Dear Editor:
Many times I’ve disgustedly deplored American’s love affairs with their automobiles. That anyone who really wanted to be wealthy via the capitalistic system, if that person could build a collapsible car say the form of a portable suitcase would succeed. Of course, it would increase the number of broken homes when the car owner decided upon going to bed placing the suitcase auto between him and his mate. What a dilemma! It’s not really funny.
What puzzles me is why there’s no public outcry or street demonstration. Their little darlings are being slaughtered by enormous potholes and inferior roads and streets. Like everything American, a built-in obsolescence is keeping corporate America undeservedly thriving. Your guarantees cover either just short of outlasting the products or so precision calculated that your product collapses the following week. Anyway, you know what I’m trying to say.
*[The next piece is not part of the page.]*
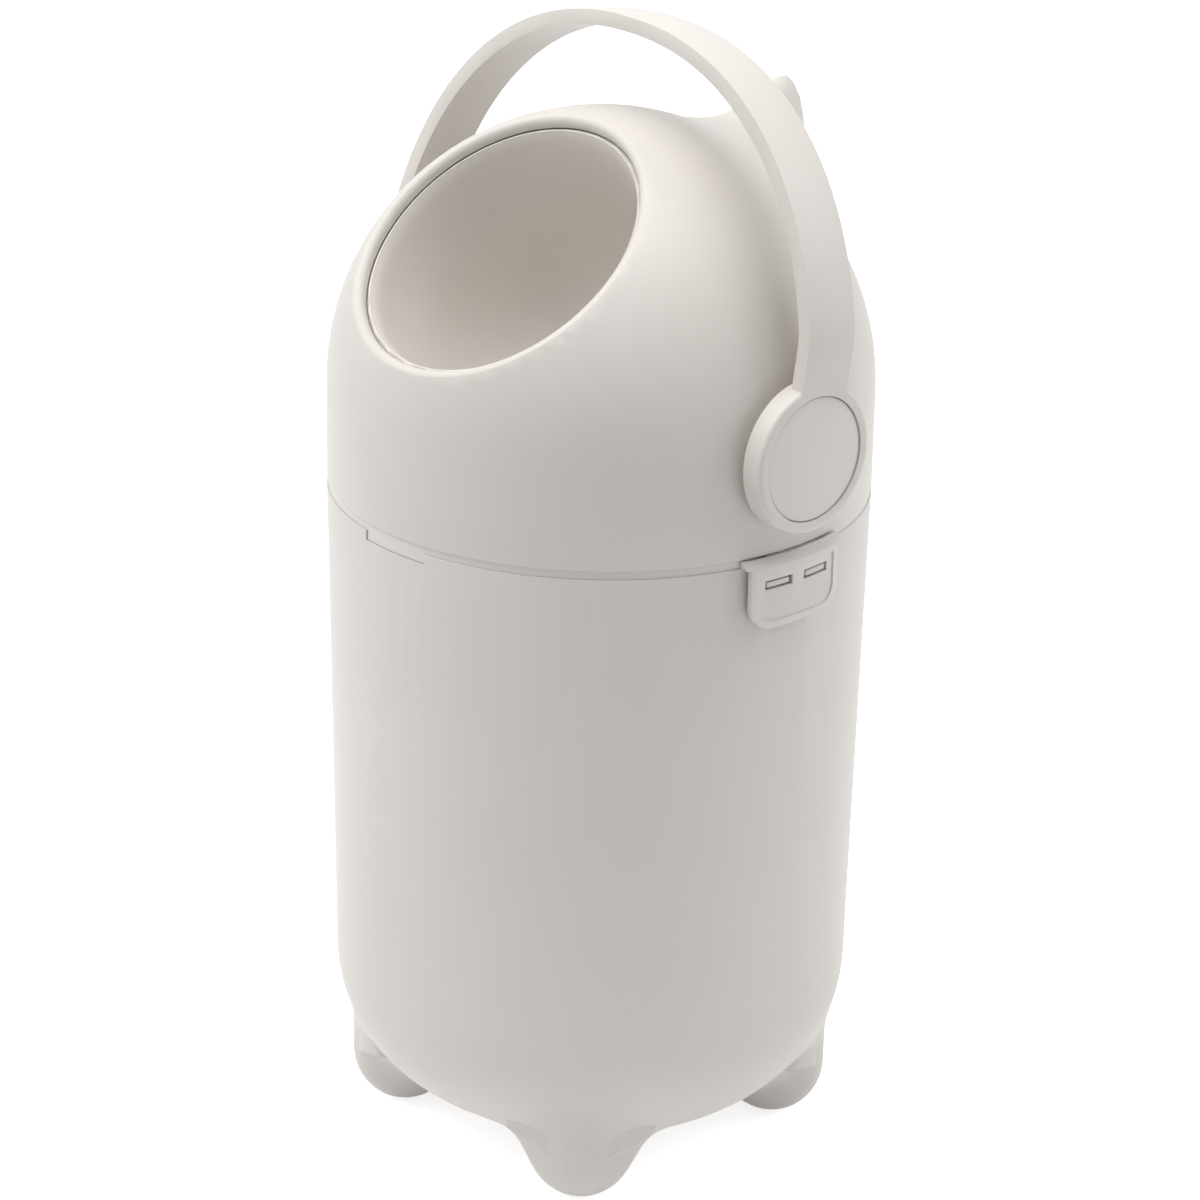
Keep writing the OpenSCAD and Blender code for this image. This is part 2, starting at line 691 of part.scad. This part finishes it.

If it were just those things I know nobody would bother to fuss. But I’m talking about your love of your life, your adorable shiny four-wheel monster. What you went so deeply in hock for. The pride and joy that makes you better than your neighbor. Tell me, what will it take for a million man march action in serious protest of the penny wise and pound foolish manner of just going through the motions of providing a genuine highway system. One that in the long run would cost less. I would venture to guess that the cost of repairing potholes that don’t stay fixed very long is no less than the cost involved in enduring roads. Let’s give up the foolishness of crushed glass and rubber tires and call this the best way to economize. One cave crushing bomb costs a million or more and how many did we use to perhaps kill a few dozen so called terrorists, if any. Is that cost saving or making room for the next batch of foolishness. How about some real road money?
Well, you loyal car lovers when are you going to get mad as hell and do something serious about any issue so dear to your blessed hearts, if such organs exist?
Angelo Nanfro
P.S. Some of the cobblestone roads built in ancient times are still in existence and would probably abuse your cars less.